Fraud exists on all the rails, and there are tools and solutions being used to try and combat them. This will happen on FedNow as well. The Fed has also talked about looking into federal level fraud monitoring and controls that they will roll out as well. In their initial release they offer lower limits that can be set as well as negative lists (to block certain accounts) and they have communicated that they plan to do more as they roll out to more and more banks.
There is no easy answer or magic wand to this one, however. Fraud will always be a thing. And as much as we mitigate it, fraudsters will get smarter and find new ways. This will be a constant circle and battle just like on the other rails. The key to me is to have more collaboration in the industry – the more data everyone is willing to share with each other, the better our models combat it.
Form3 is looking at this from a Form3 network effect. As our banks and customers are willing to share with us the data on fraud activity, we are building a model that will help everyone on the network combat fraud without having to share the data with each other. In the US we hope to expand that and even strengthen that offering, which can support this new RTP/FedNow world.
PE: In a challenging economic climate, how vital are instant payments brought in by the FedNow?
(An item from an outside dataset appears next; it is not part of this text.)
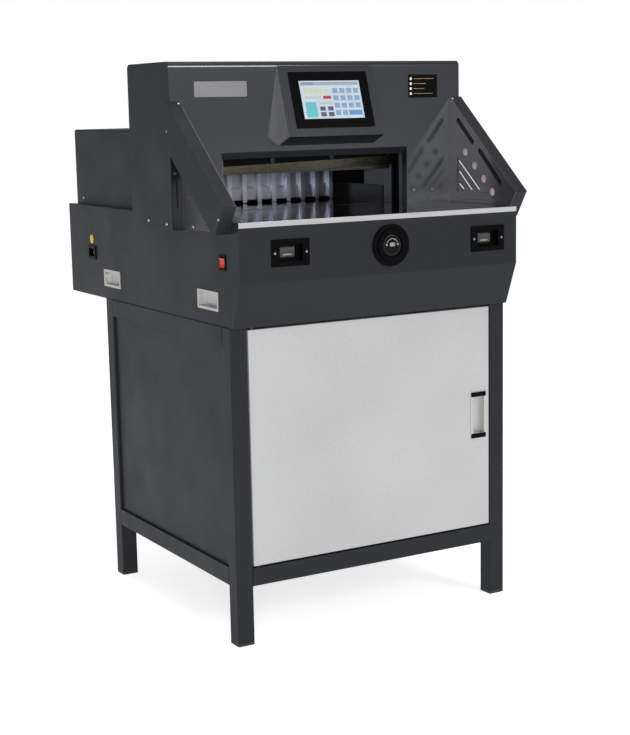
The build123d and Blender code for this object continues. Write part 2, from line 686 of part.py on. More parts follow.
def make_knife():
    profile_plane = Plane(
        origin=BLADE_PLANE.from_local_coords((BLADE_X[0], 0, 0)),
        x_dir=(0, 1, 0),
        z_dir=BLADE_PLANE.x_dir,
    )
    with BuildPart() as blade:
        with BuildSketch(profile_plane):
            with BuildLine():
                Polyline(
                    (KNIFE_Y, 0),
                    (KNIFE_Y, BLADE_HEIGHT),
                    (BLADE_FRONT_Y, BLADE_HEIGHT),
                    (BLADE_FRONT_Y, BEVEL_HEIGHT),
                    (KNIFE_Y - 0.3, 0),
                    close=True,
                )
            make_face()
        extrude(amount=BLADE_X[1] - BLADE_X[0])
        for x in BOLT_X:
            bolt_bar(x, BLADE_FRONT_Y, BLADE_FRONT_Y + 9, 4, mode=Mode.SUBTRACT)
    save(blade, "knife_blade")

    pin_x = (BLOCK_CENTRE_Z - EDGE_Z) * math.sin(math.radians(SWING))
    pin_up = (BLOCK_CENTRE_Z - EDGE_Z) * math.cos(math.radians(SWING))
    shoulder = 118.0
    with BuildPart() as carrier:
        with BuildSketch(BLADE_PLANE.offset(-BLADE_FRONT_Y)):
            with BuildLine():
                Polyline(
                    (BLADE_X[0], BEVEL_HEIGHT),
                    (BLADE_X[1] - 4, BEVEL_HEIGHT),
                    (BLADE_X[1] - 4, shoulder - 30),
                    (150, shoulder),
                    (pin_x + BOSS_RADIUS, shoulder),
                    (pin_x + BOSS_RADIUS, pin_up),
                    (pin_x - BOSS_RADIUS, pin_up),
                    (pin_x - BOSS_RADIUS, shoulder),
                    (-150, shoulder),
                    (BLADE_X[0], shoulder - 30),
                    close=True,
                )
            make_face()
            with Locations((pin_x, pin_up)):
                Circle(BOSS_RADIUS)
                Circle(PIN_RADIUS + RUN, mode=Mode.SUBTRACT)
        extrude(amount=CARRIER_THICK)
        for x in BOLT_X:
            bolt_bar(x, BLADE_FRONT_Y, CARRIER_FRONT_Y, 4, mode=Mode.SUBTRACT)
    save(carrier, "knife_carrier")

    with BuildPart() as bolts:
        for x in BOLT_X:
            bolt_bar(x, CARRIER_FRONT_Y, BLADE_FRONT_Y + 9, 4)
            bolt_x, bolt_z = along_blade(x, BOLT_UP)
            with BuildSketch(Plane(origin=(bolt_x, CARRIER_FRONT_Y, bolt_z), z_dir=(0, -1, 0))):
                RegularPolygon(6.5, 6)
            extrude(amount=5)
    save(bolts, "knife_bolts")


# ---------------------------------------------------------------- clamp
CLAMP_X = 243.0
CLAMP_Y = (-108.0, -84.0)
CLAMP_HEIGHT = 52.0
ROD_TOP_Z = 1222.0


def clamp_bar(x, z_range, radius, mode=Mode.ADD):
    """An upright round bar or bore in the plane of the clamp's spindle and rods."""
    bar((x, CLAMP_AXIS_Y, z_range[0]), (x, CLAMP_AXIS_Y, z_range[1]), radius, mode=mode)


def make_clamp():
    top_z = CLAMP_OPEN_Z + CLAMP_HEIGHT
    foot_z = top_z - 12
    rods = ((-CLAMP_ROD_X, 10), (0, 8), (CLAMP_ROD_X, 10))
    with BuildPart() as beam:
        block((-CLAMP_X, CLAMP_Y[0], CLAMP_OPEN_Z), (CLAMP_X, CLAMP_Y[1], top_z))
        for centre_x, radius in rods:
            clamp_bar(centre_x, (foot_z, top_z), radius, mode=Mode.SUBTRACT)
    save(beam, "clamp_beam")
    with BuildPart() as columns:
        for centre_x, radius in rods:
            clamp_bar(centre_x, (foot_z, ROD_TOP_Z), radius)
    save(columns, "clamp_spindle_and_rods")
    with BuildPart() as bushes:
        for centre_x in (-CLAMP_ROD_X, CLAMP_ROD_X):
            bush_z = (BRIDGE_Z[0] - 4, BRIDGE_Z[1] + 4)
            clamp_bar(centre_x, bush_z, 15)
            clamp_bar(centre_x, bush_z, 10 + RUN, mode=Mode.SUBTRACT)
    save(bushes, "clamp_guide_bushes")
    gear_top_z = BRIDGE_Z[1] + 28
    with BuildPart() as motor:
        block((-85, -117, BRIDGE_Z[1]), (35, -32, gear_top_z))
        bar((-60, -60, gear_top_z), (-60, -60, 1238), 25)
        clamp_bar(0, (BRIDGE_Z[1], gear_top_z), 8 + RUN, mode=Mode.SUBTRACT)
    save(motor, "clamp_gear_motor")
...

MSl: It’s an interesting question. The reality is innovation never feels vital, does it? But then it very quickly becomes vital. Think about cell phones. Nobody felt it was vital. I remember thinking, why in the world would I constantly want a phone on me and to be reachable. And then boom – could anyone really survive today without a cell phone? Same for the internet.
So, do instant payments feel vital right now? Maybe not. (Although I would say I’m not quite sure how I would pay camp tips without the likes of Zelle and PayPal – I definitely don’t carry that amount of cash on me anymore!).
However, I predict within a few years it becomes table stakes, and no bank will really be able to last without it as an offering – their businesses and consumers will go to where they can easily access this functionality to enable their use cases.